Wednesday 29 June 2022


It is a much-quoted line of Cicero which says that to be ignorant of the past is to ever remain a child. Memory and learning the lessons of the past is part of what it is to be mature. It is true of our faith, too. Remembering particularly the wonders the Lord has done is a constant refrain in the Old Testament and, for Catholics, being faithful to that which was handed down to us from the Apostles requires of us a remembrance of things past. But this requires not just a mere remarking upon the past as we might do in a museum, observing artefacts. Rather, the past of which we speak, the Tradition of the Church, informs the present and the future, because we live it in the now.

At Vespers this evening the Church prays, in the hymn for Peter and Paul, “O happy Rome, which was consecrated by the glorious blood of the two Princes!” They are called princes not because of any earthly power or stately glory at the time — the state put them to death — but on account of their faith and their share in the glory and kingship of Christ, sealed by the shedding of their blood.

It is not just out of pietas to these Apostles, these Princes of the Church of Rome, that our particularly Roman Catholic traditions and heritage is important.

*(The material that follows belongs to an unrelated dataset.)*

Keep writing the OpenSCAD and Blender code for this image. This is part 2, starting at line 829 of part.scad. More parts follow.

We speak of the importance of a Romanità in what we do in church not out of some sort of mawkish sentimentality. Rather, it is a statement and a participation in what has gone before us. Our Holy Father, Pope Francis a few years ago reminded us that: “To be modern, some believe that it is necessary to break away from the roots. And this is their ruin, because the roots, the tradition, are the guarantee of the future.” To be fearful of our tradition, to be anxious at the presence of the past is a fear that our ways, our innovations, our blowing with trends and fads — which at times seem attractive — might be curtailed. Tradition, its practices and above all its Sacred Teachings, free us. They strengthen our unity in faith, and they give us a trajectory.

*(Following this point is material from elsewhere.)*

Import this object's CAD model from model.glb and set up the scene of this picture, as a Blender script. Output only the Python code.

Our Catholic remembering sees itself crowned in the Mass, when we not only remember and recall the sacrifice of sacrifices of our Lord and Saviour, but by our “hyper-remembering”, by action of the Lord made present again we participate in that sacrifice again. We receive its merits afresh, applied now. Our past, made present now, saves us.

Romanità is not just a particular decorative taste or an affinity for a kind of music (it includes those things and we must celebrate them). It is moreover an active participation in the faith and the sacrifice and the mysteries of those who have gone before us, who have sought to follow Christ in his way — and in the case of Saints Peter and Paul even to death. It is our tribe, our identity and culture. It is the way we express our fidelity to the Lord and to his teachings, passed down from these men who planted the faith at the centre of the world in the city of Rome.

We must learn about our Roman Catholic tradition. We must embrace it as our culture, as the roots from which we draw much to help us live well now. But it is so much more than just a source of inspiration. It is our participation in what St Peter and St Paul died for. It is our sharing in the life and work of all the other saints we hear of in the Roman Canon, or who were buried in the Catacombs, down to St Philip and his holy friends, or any of those great saints of the Church. With an active participation in that treasury of faith, we can face the future with confidence.